### Supplied material ###

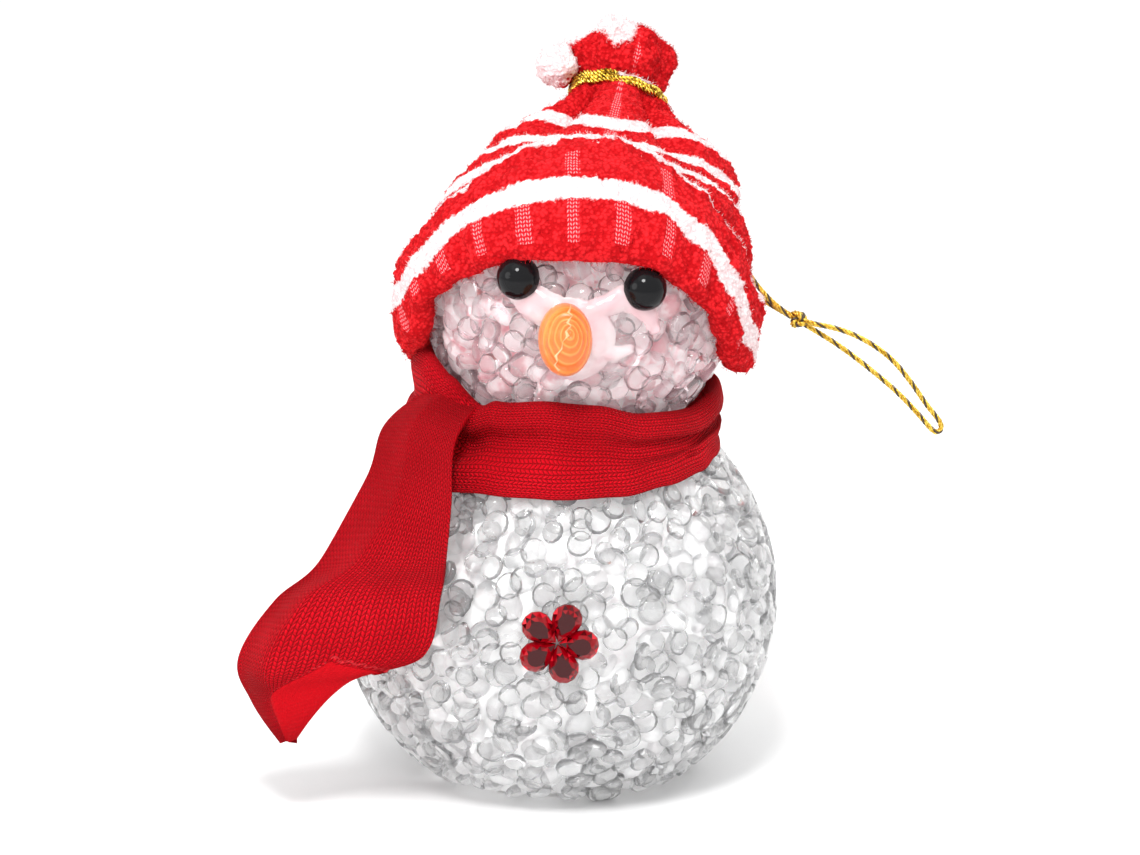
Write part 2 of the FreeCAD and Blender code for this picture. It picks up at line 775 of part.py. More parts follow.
def battery_cover():
    plate = cover_shape("cover", "0", "Dim.cover_thickness")
    sink = "Dim.screw_head + 0.15"
    tools = [
        rod("cover_sink", "Dim.screw_head_radius + Dim.fit_gap", sink, at("Dim.screw_out", EAR_Y)),
        rod("cover_hole", "Dim.screw_radius + Dim.fit_gap", "4", at("Dim.screw_out", EAR_Y, "-1")),
    ]
    grips = []
    for number in range(5):
        grips.append(
            mid_block(
                "cover_grip", "6", "0.5", "0.3", y="%s + %g" % (BAY_Y, 1.1 * (number - 2)), z="0"
            ),
        )
    piece(cut("cover_plate", plate, tools + grips), "battery_cover")


def cover_screw():
    place = at("Dim.screw_out", EAR_Y, "0.1")
    head = rod("screw_head", "Dim.screw_head_radius", "Dim.screw_head", place)
    shank = rod("screw_shank", "Dim.screw_radius", "Dim.screw_length", place)
    slots = [
        mid_block("slot_x", "2.2", "Dim.cross_slot", "0.5", x="Dim.screw_out", y=EAR_Y, z="0"),
        mid_block("slot_y", "Dim.cross_slot", "2.2", "0.5", x="Dim.screw_out", y=EAR_Y, z="0"),
    ]
    piece(cut("screw", join("screw_whole", [head, shank]), slots), "cover_screw")


def cells():
    for number in range(int(value("Dim.cell_count"))):
        y = "Dim.bay_start + Dim.contact_plate + Dim.spring_length + %d * Dim.cell_thickness" % number
        can = rod(
            "cell_can_%d" % number,
            "Dim.cell_radius",
            "Dim.cell_thickness - 0.3",
            at("0", y + " + 0.3", CELL_Z, LEAN_BACK),
        )
        cap = rod(
            "cell_cap_%d" % number,
            "Dim.cell_radius - 1.2",
            "Dim.cell_thickness",
            at("0", y, CELL_Z, LEAN_BACK),
        )
        piece(join("cell_%d" % number, [can, cap]), "button_cell_%d" % (number + 1))


SPRING_TURNS = 3
SPRING_STEPS = 10


def contact(name, y):
    """Plate against one end of the bay with a solder tab up through the roof."""
    plate = mid_block(
        name + "_plate", BAY_WIDTH + " - 2", "Dim.contact_plate", "%s - 3.4" % BAY_ROOF, y=y, z="3"
    )
    tab = mid_block(
        name + "_tab",
        "Dim.tab_width",
        "Dim.contact_plate",
        "%s + Dim.tab_rise - 4" % ROOF_TOP,
        x=TAB_X,
        y=y,
        z="4",
    )
    return [plate, tab]


def contacts():
    far = "Dim.bay_start + %s - Dim.contact_plate / 2" % BAY_LENGTH
    piece(join("positive", contact("positive_side", far)), "positive_contact")
    near = "Dim.bay_start + Dim.contact_plate / 2"
    join_depth = value("Dim.touch_gap")
    start_y = value("Dim.bay_start + Dim.contact_plate + Dim.spring_wire / 2") - join_depth
    depth = value("Dim.spring_length - Dim.spring_wire")
    steps = SPRING_TURNS * SPRING_STEPS
    route = []
    for number in range(steps + 1):
        turn = 2 * math.pi * number / SPRING_STEPS
        radius = value("Dim.spring_radius") * (1 - 0.35 * number / steps)
        y = start_y + depth * number / steps
        route.append((radius * math.cos(turn), y, value(CELL_Z) + radius * math.sin(turn)))
    coil = tube("spring", route, value("Dim.spring_wire"))
    piece(join("negative", contact("negative_side", near) + [coil]), "negative_contact")


def switch():
    sink = "Dim.base_floor"
    case = mid_block(
        "switch_box",
        "Dim.switch_length",
        "Dim.switch_depth",
        "Dim.switch_height",
        y="Dim.switch_out",
        z=sink,
    )
    slot = mid_block(
        "switch_slot",
        "Dim.knob_side + Dim.switch_travel + 0.6",
        "Dim.knob_side + 0.6",
        "Dim.knob_bite + 0.4 + 1",
        y="Dim.switch_out",
        z=sink + " - 1",
    )
    piece(cut("switch_shell", case, [slot]), "switch_case")
    knob_x = "-Dim.switch_travel / 2"
    knob = mid_block(
        "knob",
        "Dim.knob_side",
        "Dim.knob_side",
        "Dim.base_floor + Dim.knob_bite - Dim.knob_sink",
        x=knob_x,
        y="Dim.switch_out",
        z="Dim.knob_sink",
    )
    piece(knob, "switch_knob")
    pins = []
    for number in (-1, 0, 1):
        x = "%d * Dim.terminal_pitch" % number
        pins.append(
            mid_block(
                "pin",
                "Dim.terminal_side",
                "Dim.terminal_side",
                "Dim.terminal_rise",
                x=x,
                y="Dim.switch_out",
                z="%s + Dim.switch_height" % sink,
            ),
        )
    pin_set = doc.addObject("Part::Compound", "pins")
    pin_set.Links = pins
    piece(pin_set, "switch_terminals")


BOARD_Y = "(%s + 2.5)" % BAY_Y


def lamp():
    lead_holes = []
    leads = []
    for side in (-1, 1):
        x = "%d * Dim.lead_pitch / 2" % side
        hole_side = "Dim.lead_side + 0.1"
        lead_holes.append(
            mid_block("lead_hole", hole_side, hole_side, "4", x=x, y=BOARD_Y, z=BOARD_Z + " - 1"),
        )
        leg = "Dim.board_thickness + Dim.lamp_lift + 0.7"
        leads.append(
            mid_block(
                "lamp_lead", "Dim.lead_side", "Dim.lead_side", leg, x=x, y=BOARD_Y, z=BOARD_Z + " - 0.7"
            ),
        )
    board = mid_block(
        "board", "Dim.board_length", "Dim.board_width", "Dim.board_thickness", y=BOARD_Y, z=BOARD_Z
    )
    piece(cut("board_drilled", board, lead_holes), "circuit_board")
    seat = "%s + Dim.board_thickness + Dim.lamp_lift" % BOARD_Z
    flange = rod("lamp_flange", "Dim.lamp_flange", "1", at("0", BOARD_Y, seat))
    stem = rod("lamp_stem", "Dim.lamp_radius", "Dim.lamp_body", at("0", BOARD_Y, seat))
    dome = ball("lamp_dome", "Dim.lamp_radius", at("0", BOARD_Y, seat + " + Dim.lamp_body"))
    piece(join("lamp_lens", [flange, stem, dome]), "lamp_lens")
    lead_set = doc.addObject("Part::Compound", "lamp_leads")
    lead_set.Links = leads
    piece(lead_set, "lamp_legs")


def wires():
    thick = value("Dim.wire_diameter")
    top = value(ROOF_TOP)
    tab_x = value(TAB_X)
    far_y = value("Dim.bay_start + %s" % BAY_LENGTH)
    near_y = value("Dim.bay_start")
    board_y = value(BOARD_Y)
    board_top = value(BOARD_Z + " + Dim.board_thickness")
    pitch = value("Dim.terminal_pitch")
    switch_y = value("Dim.switch_out")
    pin_top = value("Dim.base_floor + Dim.switch_height + Dim.terminal_rise")
    side_x = value("Dim.board_length") / 2
    lift = thick * 0.6
    red = [
        (tab_x, far_y + 0.1, top + 0.6),
        (tab_x + 0.4, far_y + 2.6, top + 1.6),
        (tab_x + 0.6, switch_y - 3.6, top + 0.4),
        (pitch + 1.2, switch_y - 1.2, pin_top + 1.9),
        (pitch, switch_y, pin_top + 0.1),
    ]
    blue = [
        (0, switch_y, pin_top + 0.1),
        (-0.6, switch_y - 1.0, pin_top + 2.4),
        (-1.6, switch_y - 3.4, top + 2.6),
        (-2.4, board_y + 5.4, board_top + 1.6),
        (-2.6, board_y + 3.0, board_top + lift),
    ]
    black = [
        (tab_x, near_y - 0.3, top + 0.6),
        (tab_x + 0.2, near_y - 1.4, top + 2.0),
        (tab_x - 0.2, near_y - 0.2, board_top + 2.4),
        (side_x - 0.6, board_y - 5.2, board_top + 1.9),
        (side_x - 1.4, board_y - 3.0, board_top + lift),
    ]
    for name, route in (("red_wire", red), ("blue_wire", blue), ("black_wire", black)):
        piece(tube(name + "_run", route, thick), name)


# Bead of hot glue that holds the base in the body's mouth.
def glue_bead():
    major = "(Dim.base_radius + Dim.fit_gap + Dim.glue_ring / 2)"
    reach = "(Dim.body_radius - Dim.crystal_wall - Dim.glue_ring / 2)"
    z = "%s - sqrt(%s^2 - %s^2)" % (BODY_Z, reach, major)
    piece(ring("bead", major, "Dim.glue_ring / 2 - Dim.touch_gap", at(z=z)), "base_glue")


crystal_body()
crystal_head()
eyes()
carrot = nose()
face_glue(carrot)
flower()
hat()
hat_tie()
scarf()
hanging_cord()
base_housing()
battery_cover()
cover_screw()
cells()
contacts()
switch()
lamp()
wires()
glue_bead()
doc.recompute()

failed = [item.Label for item in doc.Objects if "Invalid" in item.State or "Error" in item.State]
if failed:
    raise RuntimeError("objects failed: %s" % ", ".join(failed))
os.makedirs("parts", exist_ok=True)
for item in SUBPARTS:
    if item.Shape.isNull() or not item.Shape.isValid():
        raise RuntimeError("bad shape: %s" % item.Label)
    item.Shape.exportStep("parts/%s.step" % item.Label)
    print("%s: %d solid(s), %.2f mm3" % (item.Label, len(item.Shape.Solids), item.Shape.Volume))
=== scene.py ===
import random
from math import atan2, cos, exp, hypot, pi, radians, sin, sqrt

import bpy
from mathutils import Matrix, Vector, noise


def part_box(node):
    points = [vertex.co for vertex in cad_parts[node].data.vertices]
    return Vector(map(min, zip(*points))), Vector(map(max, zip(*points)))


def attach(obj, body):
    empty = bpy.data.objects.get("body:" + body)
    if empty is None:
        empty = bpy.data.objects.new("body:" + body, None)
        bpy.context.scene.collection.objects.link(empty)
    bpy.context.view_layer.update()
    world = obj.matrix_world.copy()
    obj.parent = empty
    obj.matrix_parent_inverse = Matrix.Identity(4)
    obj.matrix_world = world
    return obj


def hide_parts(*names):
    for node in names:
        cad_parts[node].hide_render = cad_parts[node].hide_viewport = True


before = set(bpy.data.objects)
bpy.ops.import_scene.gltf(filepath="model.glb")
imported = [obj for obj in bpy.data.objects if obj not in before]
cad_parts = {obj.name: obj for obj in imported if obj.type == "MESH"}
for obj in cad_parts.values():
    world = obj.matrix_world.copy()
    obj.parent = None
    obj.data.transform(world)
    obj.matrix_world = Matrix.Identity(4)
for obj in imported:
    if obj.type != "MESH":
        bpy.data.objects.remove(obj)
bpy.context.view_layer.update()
SNOWMAN = "snowman"


# Crystal balls: clear plastic pellets tipped into two round moulds and heated until they
# stick to each other. The mould leaves their outer faces flush with the ball.
MM = 0.001
body_low, body_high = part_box("crystal_body")
BODY_RADIUS = (body_high.x - body_low.x) / 2
FOOT_RADIUS = 19.5 * MM
BODY = Vector(((body_low.x + body_high.x) / 2, 0, body_low.z + sqrt(BODY_RADIUS**2 - FOOT_RADIUS**2)))
head_low, head_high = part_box("crystal_head")
HEAD_RADIUS = (head_high.x - head_low.x) / 2
HEAD = Vector(((head_low.x + head_high.x) / 2, 0, head_high.z - HEAD_RADIUS))
NECK_AXIS = (HEAD - BODY).normalized()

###

| Problem to solve |
From the first line above through the line that contains "plate, tools +", quote each line exactly. Output nothing more.

| Solution to this task |
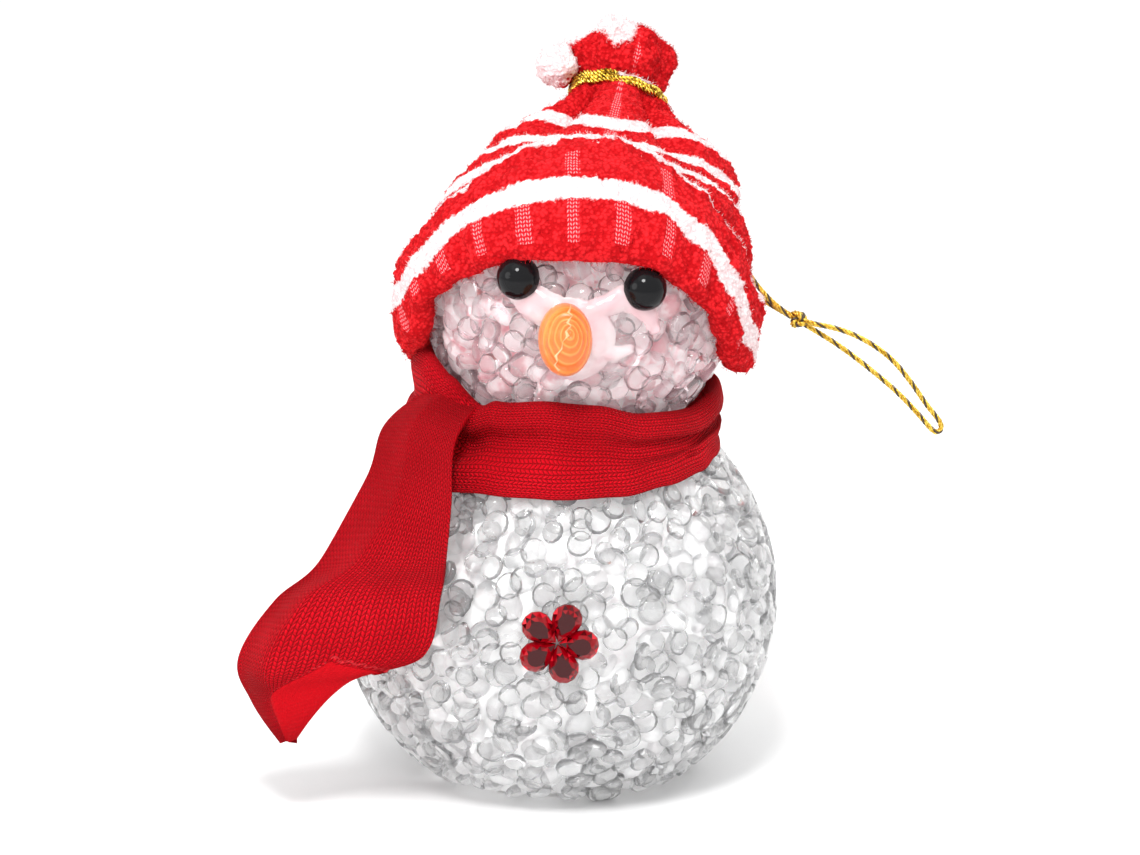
Write part 2 of the FreeCAD and Blender code for this picture. It picks up at line 775 of part.py. More parts follow.
def battery_cover():
    plate = cover_shape("cover", "0", "Dim.cover_thickness")
    sink = "Dim.screw_head + 0.15"
    tools = [
        rod("cover_sink", "Dim.screw_head_radius + Dim.fit_gap", sink, at("Dim.screw_out", EAR_Y)),
        rod("cover_hole", "Dim.screw_radius + Dim.fit_gap", "4", at("Dim.screw_out", EAR_Y, "-1")),
    ]
    grips = []
    for number in range(5):
        grips.append(
            mid_block(
                "cover_grip", "6", "0.5", "0.3", y="%s + %g" % (BAY_Y, 1.1 * (number - 2)), z="0"
            ),
        )
    piece(cut("cover_plate", plate, tools + grips), "battery_cover")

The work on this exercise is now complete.